I suggest you spare yourself that crushing indignity and say sorry, yeah?
(, Wed 4 Sep 2013, 17:56, closed)
I could always just look at my own profile and do the adding up myself to see if I can stir up any sort of concern about it.
I've still got a shedload of internet mephedrone in the drawer ... I could bang a load and see if that makes me give more of a shit.
(, Wed 4 Sep 2013, 18:01, closed)
I had the exact same thought yesterday
I was in HMV and I realised that the fun of seeing if a particular album you'd wanted for ages happened to be there. Everything being so available lessens the experience somewhat.

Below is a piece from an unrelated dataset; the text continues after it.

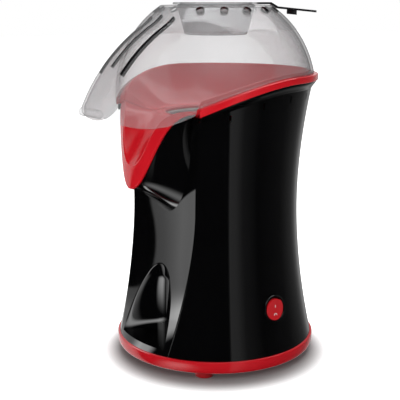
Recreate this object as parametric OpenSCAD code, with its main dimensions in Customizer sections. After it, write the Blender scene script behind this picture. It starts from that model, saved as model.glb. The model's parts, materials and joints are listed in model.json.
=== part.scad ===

However I did hit gold yesterday, I found Land Of Rape And Honey by Ministry. Unfortunately the CD was fucked and the sound was all wrong so I had to take it back.

Although this week Nine Inch Nails have released their first really good album in years, and I can't wait for it to be delivered, even though I've got all the mp3s already. Physical goods just feel better.
(, Wed 4 Sep 2013, 18:46, closed)
The problem you have with Land Of Rape and Honey' isn't the Cd being fucked..
...it's more that it's shit. It sounded fucking dated in 1993 for fuck's sake.
(, Wed 4 Sep 2013, 18:57, closed)
I won't argue with that
It's just that when I was 13, my cousin played me some new and exciting music. One was Fixed by NIN, and the other was the Ministry CD.

Most Ministry is either awful 80's electro or far-too-fast-and-abrasive industrial thrash, the late 80s were almost their sweet spot.
(, Wed 4 Sep 2013, 19:26, closed)
They went downhill after Broken.

(, Wed 4 Sep 2013, 20:04, closed)
Wah wah wah
I am suitably upset by your disparagement.
(, Wed 4 Sep 2013, 20:18, closed)
I don't actually have any real opinions, I'm being lolprovocative
Tell me what you think their best work is
(, Wed 4 Sep 2013, 20:23, closed)
So I suspected
But I'll bite. Either The Downward Spiral or The Fragile. Broken's pretty damn good, it wasn't until I listened to it on acid that I realised just how well-produced it is, a good fifteen years after I'd first heard it.

The new one's called Hesitation Marks and so far it seems that it might be on a par with TDS/TF, but time will tell. You should have a listen to it, it's surprisingly accessible.
(, Thu 5 Sep 2013, 8:57, closed)
I quite liked The Slip
It had the energy of their MOTP-era material
(, Thu 5 Sep 2013, 10:58, closed)
I think it's pretty much up to the "consumer".
If you like crap you'll get it but I've bought a few* albums due to internet playtime and wanting to pay the artist.
*The only ones I do buy, but I'll not "drop" the names.
(, Wed 4 Sep 2013, 18:57, closed)
I remember trying to get a copy of Jilted Generation off of Napster,
at the back end of the 90's, over dialup. Put me of seeing downloading as a viable way to obtain music.
Now that I have broadband and 3G, I'm in my mid-thirties, and as such have grown out of giving much of a shit about music.
Such is life.
(, Wed 4 Sep 2013, 19:56, closed)
Yes but the vast majority of radio
Is rather shit anyway so you did the right thing. Otherwise you might be like me when listening to it, perpetually annoyed with the rage increasing each time they repeat a song they only played 45 minutes ago, when really it only deserves airtime once every 45 years at best.
(, Wed 4 Sep 2013, 20:25, closed)
but that electro-type song with "I - don't - care / I love it" as the hook is brilliant!

(, Wed 4 Sep 2013, 21:16, closed)
Been shut off from the world
for a few weeks so I haven't heard that one
(, Thu 5 Sep 2013, 1:38, closed)
That is brilliant
I think it was written by a girl named Charlie XCX. I caught her by accident at a festival a few years back and I was really impressed, I'm pleased she's having some proper success.
(, Thu 5 Sep 2013, 9:00, closed)
I'm sure the correct order is to release a popular song, then have it picked up for use in advertising, thus killing your own credibility.
Now it's all done the other way around.
(, Thu 5 Sep 2013, 9:56, closed)
^trudat

(, Thu 5 Sep 2013, 10:28, closed)
Nearly 50 years ago, not many homes had a radio playing pop music. My older sister, then a young teenager, and her friends would hang around in the evenings outside the pub in our street hoping somebody'd put their favourite songs on the jukebox.
After a run of Matt Monroe, Val Doonican and Ken Dodd they'd wander off, discouraged.

Then suddenly one of them would catch a note or two of the Stones or the Beatles, or my sister's favourite, Donovan, and alert the others, and they'd all charge down the street together to the pub door to listen.

What great fun they had! I bet they never enjoyed music again as much.
(, Thu 5 Sep 2013, 9:39, closed)
Even better.
Now the equivalent is my phone, sitting 4" from my hand as a type.